Exactly one year ago at this time (around 2PM) since I landed in Vancouver. I already see so many changes in myself.
So much growth, mentally, emotionally, spiritually, not so much physically though, haha. So many learnings. I just feel so grateful for all these different experiences. Both good and bad.
I might have just turned from 24 to just 25 but I feel like I've gotten much more older mentally. I feel like I've become so much more calmer, so much more humbler. I've learnt to accept things the way it is. I've learnt to let things go.
I also feel like I've become a superhuman like Amma is. I cook my own food, I get my own groceries, I do my laundry, I clean my house, I take care of myself. I didn't used to do any of these things.

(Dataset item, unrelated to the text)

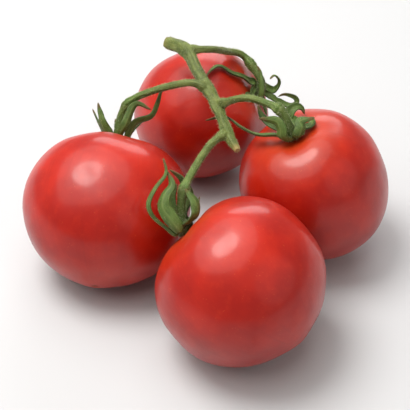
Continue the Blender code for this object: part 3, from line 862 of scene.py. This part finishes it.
# For each fruit: the turn of its first sepal in degrees, then for each sepal its greatest
# width, the points it passes from the seat (across, up, out), all in millimetres, how far it
# twists in degrees, how deeply it is cupped, and how fresh its green is.
SEPAL_PLANS = {
    "front": (
        190,
        (
            2.0,
            [
                (-5.6, 0.5, 1.0), (-9.0, 3.5, 2.4), (-10.1, 6.9, 3.2), (-8.1, 11.2, 3.0),
                (-5.3, 15.1, 2.5), (-6.0, 19.0, 2.0),
            ],
            30,
            0.8,
            0.3,
        ),
        (
            5.0,
            [
                (-3.5, 2.2, 4.0), (-6.1, 6.0, 4.0), (-5.5, 9.5, 3.6), (-3.8, 12.1, 3.0),
                (-4.9, 15.5, 2.2),
            ],
            -30,
            1.0,
            0.6,
        ),
        (
            5.0,
            [
                (0.9, 2.0, 3.4), (2.9, 4.3, 3.2), (2.4, 7.3, 2.8), (-0.2, 10.8, 2.2),
            ],
            -110,
            0.6,
            0.4,
        ),
        (3.4, [(2.6, 4.6, -1.7), (3.5, 8.6, -2.4)], 0, 0.8, 0.2),
        (
            4.4,
            [
                (-1.1, 4.2, -4.0), (0.8, 9.0, -4.2), (-0.9, 13.4, -3.4), (-4.4, 16.0, -2.4),
            ],
            0,
            0.8,
            0.3,
        ),
        (4.4, [(-3.5, 3.3, -3.2), (-4.2, 7.7, -3.2), (-2.6, 12.1, -2.4)], 0, 0.8, 0.3),
    ),
    "right": (
        130,
        (
            3.2,
            [
                (-4.6, 2.2, -2.2), (-7.0, 3.9, -3.2), (-8.5, 5.7, -4.0), (-9.4, 8.5, -4.5),
            ],
            0,
            0.8,
            0.3,
        ),
        (
            2.8,
            [
                (-5.0, -0.3, 1.4), (-9.5, -0.2, -0.4), (-14.0, 2.0, -4.2),
                (-18.6, 5.3, -7.2), (-24.2, 4.5, -8.5),
            ],
            60,
            0.9,
            0.5,
        ),
        (
            4.2,
            [
                (-3.5, -0.9, 4.6), (-3.7, 1.5, 5.6), (-5.1, 3.5, 5.6), (-9.5, 4.3, 4.6),
            ],
            20,
            0.9,
            0.8,
        ),
        (
            4.2,
            [
                (1.3, -0.5, 4.4), (2.2, 1.8, 4.8), (1.8, 3.6, 4.2), (5.7, 4.6, 2.8),
            ],
            -20,
            0.9,
            0.3,
        ),
        (
            3.0,
            [
                (5.2, 1.4, 0.1), (5.5, 2.9, -0.4), (4.7, 4.1, -0.9), (3.1, 3.9, -1.4),
            ],
            0,
            0.9,
            0.5,
        ),
        (
            4.2,
            [
                (-1.2, 4.6, -3.6), (-0.3, 6.8, -3.3), (1.4, 8.1, -3.4), (3.0, 7.5, -3.7),
                (3.6, 6.1, -4.0),
            ],
            0,
            0.9,
            0.5,
        ),
    ),
    "back": (
        66,
        (
            3.2,
            [
                (-2.8, 2.2, 3.6), (-5.2, 3.1, 5.4), (-8.3, 3.6, 7.0), (-11.3, 6.2, 7.8),
                (-13.8, 4.9, 9.0), (-16.0, 2.1, 10.6),
            ],
            40,
            0.9,
            0.3,
        ),
        (2.4, [(-2.2, -1.8, 5.0), (-3.8, -1.6, 6.4), (-4.8, -3.6, 7.0)], 0, 0.8, 0.4),
        (2.0, [(1.5, -1.1, 4.8), (1.5, 2.3, 5.4), (1.3, 5.3, 5.0), (0.4, 7.3, 4.6)], 0, 0.8, 0.6),
        (3.0, [(2.3, -4.0, 0.8), (3.3, -7.0, 0.8)], 0, 0.8, 0.5),
        (
            3.0,
            [
                (4.9, -1.8, -1.8), (8.0, -3.4, -2.5), (11.0, -4.3, -2.5),
                (12.9, -3.3, -2.5), (12.4, -1.6, -2.5), (9.3, -0.6, -2.5),
                (7.3, -1.1, -2.5),
            ],
            0,
            0.9,
            0.6,
        ),
        (
            2.8,
            [
                (5.2, 0.6, -3.2), (7.0, 1.6, -1.8), (7.4, 3.6, -0.4), (5.8, 5.0, 0.8),
                (4.4, 3.8, 1.6),
            ],
            0,
            0.9,
            0.6,
        ),
    ),
    "left": (
        40,
        (3.4, [(4.2, 3.0, -3.6), (7.0, 6.0, -5.0)], 0, 0.8, 0.3),
        (3.4, [(0.0, 3.4, -5.4), (-1.0, 7.0, -8.0)], 0, 0.8, 0.3),
        (3.6, [(-5.0, 4.4, -2.0), (-7.2, 9.5, -2.4)], 0, 0.8, 0.4),
        (4.2, [(-4.2, 5.6, 2.6), (-5.2, 11.0, 2.6)], 0, 0.8, 0.4),
        (3.0, [(2.8, 5.0, 4.0), (5.6, 10.7, 3.8), (9.9, 9.2, 4.4)], 0, 0.8, 0.4),
        (
            3.4,
            [
                (5.4, 5.2, 1.2), (10.2, 7.1, 1.0), (12.1, 10.9, 0.6), (13.2, 15.2, 0.3),
                (15.8, 16.9, 0.0), (18.7, 16.9, -0.6),
            ],
            30,
            0.9,
            0.4,
        ),
    ),
}
SEPAL_COUNT = 6
SEPAL_ROWS, SEPAL_COLUMNS = 48, 10
SEPAL_ROOT_WIDTH = 2.3 * MM
SEPAL_TIP_WIDTH = 0.45 * MM
SEPAL_THICKNESS = 0.42 * MM
SEPAL_WIDEST_AT = 0.25
SEPAL_RIM = RECEPTACLE_RADIUS + 0.7 * MM
SKIN_CLEARANCE = 0.75 * MM
STEM_CLEARANCE = 0.4 * MM
EDGE_WAVE = 0.05
FRILL = 0.10
MIDRIB_FOLD = 0.10 * MM
TIP_POINT = 0.5 * MM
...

Living alone is harder than I thought. When I stepped out, I was happy that I could be alone but it isn't that way now. Living alone has taught me so much. It's just 1 year but can never forget this year. Too much transformation in this one year.

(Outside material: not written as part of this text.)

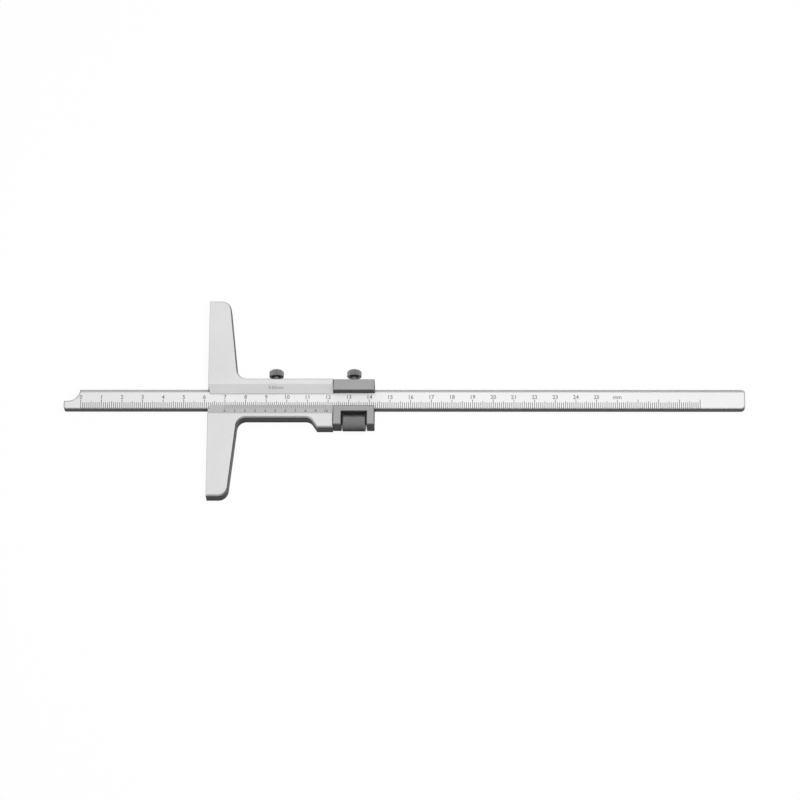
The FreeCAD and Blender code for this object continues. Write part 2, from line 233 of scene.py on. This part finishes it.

When I come back home and talk to my friends and family, I'm 100% sure that they're going to notice the changes in me. Changes in the way I speak. In my actions. In my thinking. Everything in me.

Everything that happens in your life is meant to be. Doesn't matter if you've taken a really bad decision at some point, the learnings from that are unmatched and cannot be compared.
Those bad decisions have the potential to completely transform you as a person and it makes you what you are today. The good decisions that you make are just the consequences of these bad decisions.
Just very very thankful and grateful to God for this opportunity that not many get, but I got.